The priest is as understanding of the mestizo, whom he believes has betrayed him, as Christ was of Judas, who betrayed him. Here, the priest reaffirms his earlier position that the mestizo "isn't really bad," and then he teases him in a brief interlude of friendly bantering.
Mildly taunting the perpetually whining mestizo, the priest asks him, "Can I do nothing right?" The query is made in response to the half-caste's charge that the priest cannot do "anything in moderation." Then the priest asks the mestizo whether the guards will let him see Calver. The half-caste blurts out, "Of course . . ." without thinking. His hand is tipped.
By using this verbal trick with the mestizo, a trick that is analogous to the card tricks that he wanted to perform earlier in the novel, the priest confirms that the police are indeed awaiting him, and it is then that he takes the brandy to steady his nerves.
The two men finish the bottle of brandy, even though the priest ignores a warning with which he has reminded himself throughout the novel: a man must not drink alcohol quickly unless he has food in his stomach, and he should never drink in hot weather. Then, in an appropriate analogy, one foreshadowing the priest's execution by gunfire, the empty bottle is thrown against a rock, and the explosion, Greene says, is like shrapnel. The half-caste urges caution; people might think the priest has a gun.
Perhaps in response to Calver's telling the priest several times to "Beat it," the priest begins to treat Calver with the same mixture of sanctimonious patronization, superciliousness, and impatience that he used with the penitents of the Lehrs' town on another occasion when he had been drinking.
Calver is genuinely puzzled when the priest begins to hear his confession so formally, asking him in prescribed Church practice how long it has been since he has received the Sacrament. The priest clearly and censoriously intones that Calver's ten-year lapse is serious indeed. This opening comment, however, is only the beginning of his bickering with the dying American outlaw.
In many ways, Calver is the alter ego of the priest, his buried, completely physical and instinctive self; and, accordingly, the clergyman becomes furious when confronted with Calver's obstinacy. The priest's efforts to lead him back down the paths of remembered sin, to engender a budding sorrow within Calver, fail miserably. Calver's confession is, in all respects, a failure. Once again, the priest proves ineffectual, and he knows it, calling the situation "horribly unfair." Basically, the priest relies upon fear tactics rather than expressing the fullness of God's mercy to Calver. Ms method simply does not work with a man who is very brave, even though he is a killer.
Whatever valid gestures the priest does make in regard to Calver's salvation come too late: his contrast of the transitory nature of earthly life with the spaciousness of eternity, and his conditional absolution, given under the possibility that Calver may have repented the moment before his soul left his body, are too late.

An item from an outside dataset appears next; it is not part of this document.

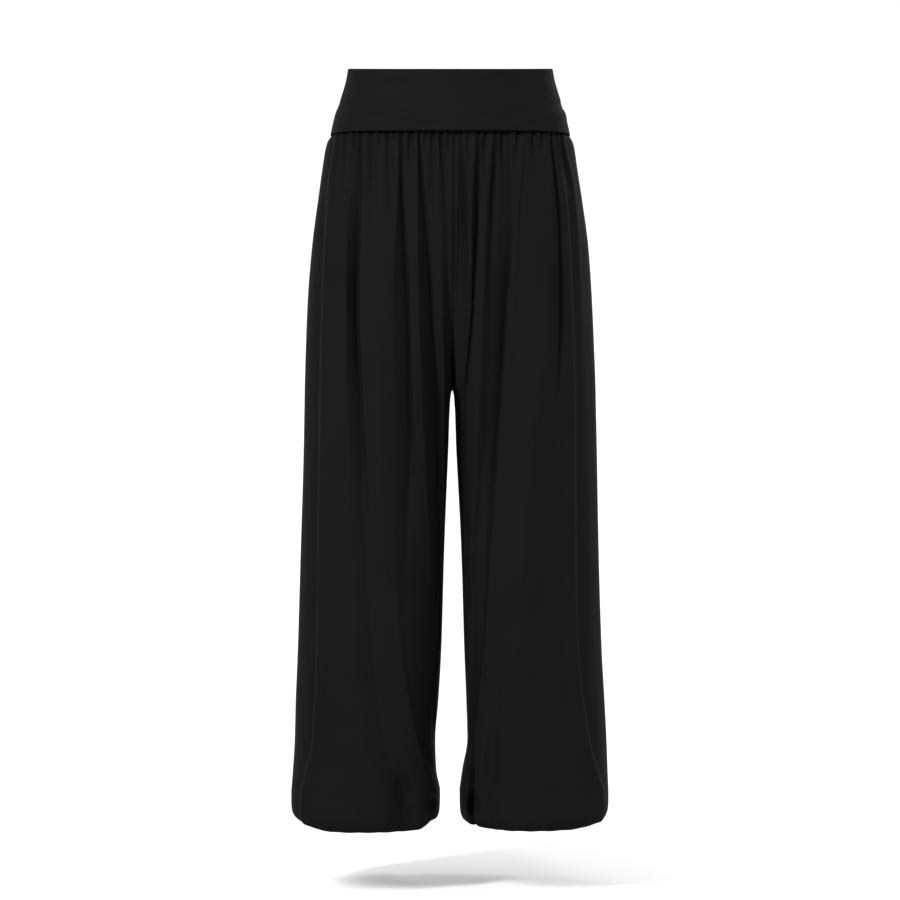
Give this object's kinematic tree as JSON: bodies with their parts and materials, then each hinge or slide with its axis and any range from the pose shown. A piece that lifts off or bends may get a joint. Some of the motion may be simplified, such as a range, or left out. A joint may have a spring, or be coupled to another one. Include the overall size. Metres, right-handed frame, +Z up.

As usual, symbols play a crucial part in this chapter. First, the mountain journey of the priest is similar to his own labyrinthine voyage through his mind and soul, with many circuitous and false starts. The mestizo and the priest must travel one hour, two thousand tortuous feet down and then up a ravine in order to reach some Indian huts only two hundred yards away. Second, the sunlight is "heavy" and "stormy' when the priest attempts to shrive Calver, this atmospheric condition contrasting with the clear sunlight that marked the start of his trek away from the Lehrs'. The murky sunlight reflects the priest's brandy-blurred vision of his sacramental functions. Third, the ever-present mouth imagery throughout the novel is once again used to suggest danger, and note how Greene describes the watch tower. He says that it "gaped" over the path of the priest and the mestizo "like an upper jaw."

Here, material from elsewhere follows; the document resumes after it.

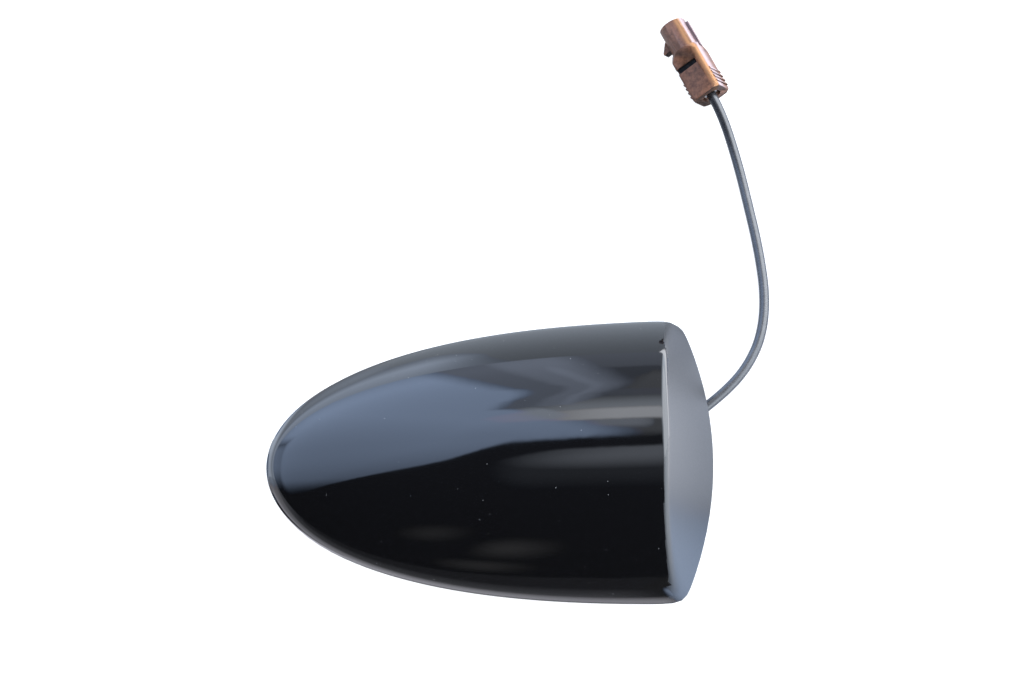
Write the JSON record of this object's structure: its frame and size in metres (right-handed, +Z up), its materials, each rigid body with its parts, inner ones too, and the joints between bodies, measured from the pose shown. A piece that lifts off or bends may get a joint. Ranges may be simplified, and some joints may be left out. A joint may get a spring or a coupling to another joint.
{
  "type": "gps antenna",
  "caption": "Roof antenna for satellite positioning: bullet-shaped gloss cover with a cut-off rear face on a cast base with a bolt boss, and a coax lead ending in a coded plug.",
  "frame": {"origin": "centre of the tapped roof bolt hole in the end face of the boss, which is also the plane the part rests on when it lies on a table; the roof line is 12 mm above it", "axes": "+Z up out of the roof along the bolt axis; -X to the nose of the cover, +X to its cut-off rear face; +Y to the side on which the cable leaves and the plug lies"},
  "size_m": [0.1467, 0.1853, 0.0428],
  "materials": {
    "gloss_black_plastic": "polished moulding",
    "die_cast_metal": "fine cast",
    "black_rubber": "matt",
    "board_green": "solder resist",
    "patch_ceramic": "matt opaque ceramic",
    "foam_tape": "matt foam",
    "gold_plate": "bright plated",
    "tin_plate": "satin tin plate",
    "component_black": "matt",
    "screw_steel": "zinc plated",
    "cable_jacket": "smooth jacket",
    "brown_plastic": "satin moulding",
    "lock_black": "satin moulding",
    "insulator_white": "waxy"
  },
  "bodies": {
    "root": {"radome": "gloss_black_plastic", "base_plate": "die_cast_metal", "roof_boss": "die_cast_metal", "roof_seal": "black_rubber", "inner_seal": "black_rubber", "circuit_board": "board_green", "ceramic_patch": "patch_ceramic", "patch_tape": "foam_tape", "feed_pin": "gold_plate", "shield_can": "tin_plate", "board_components": "component_black", "cable_clip": "tin_plate", "board_screws": "screw_steel", "radome_screws": "screw_steel", "coax_tail": "cable_jacket", "cable_grommet": "black_rubber", "coax_lead": "cable_jacket", "plug_housing": "brown_plastic", "plug_lock": "lock_black", "plug_outer_contact": "tin_plate", "plug_insulator": "insulator_white", "plug_centre_pin": "gold_plate", "plug_crimp_ferrule": "tin_plate"}
  },
  "joints": []
}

Finally, the confrontation of the priest and the convict, long anticipated in the novel, becomes a symbolic union of opposites — "the Power" and "the Glory" — and Greene questions which of the men is the saint. Calver's exclamation, "Bastards," is fortuitous; it helps arouse the priest's ire, probably because it recalls his own situation with his daughter, Brigitta. Also, the priest resembles Calver in that the murderer, like the clergyman, looks totally different from the picture of him that hangs in the police station. Both men have been radically changed from the arrogant, confident, and successful people that they once were, when the photographs were snapped.
Last, the priest repeatedly urges Calver to repent, citing the story of the "good thief." (In the Bible, one of the two thieves crucified alongside Christ repented on the cross and rebuked the "bad thief." Christ said that the "good thief" would be with Him in Paradise.) This reference to the "good thief' appeared earlier in the novel when the pious woman who was in prison at the same time that the priest was, told the story to him. The priest's awareness that, although he can hear Calver's confession, there will be no one to hear his own confession, heightens the irony of Calver's stubborn refusal to repent. Here, the priest plays the part of an ineffective Christ-figure, whose offer of Paradise was rejected by the 'bad thief."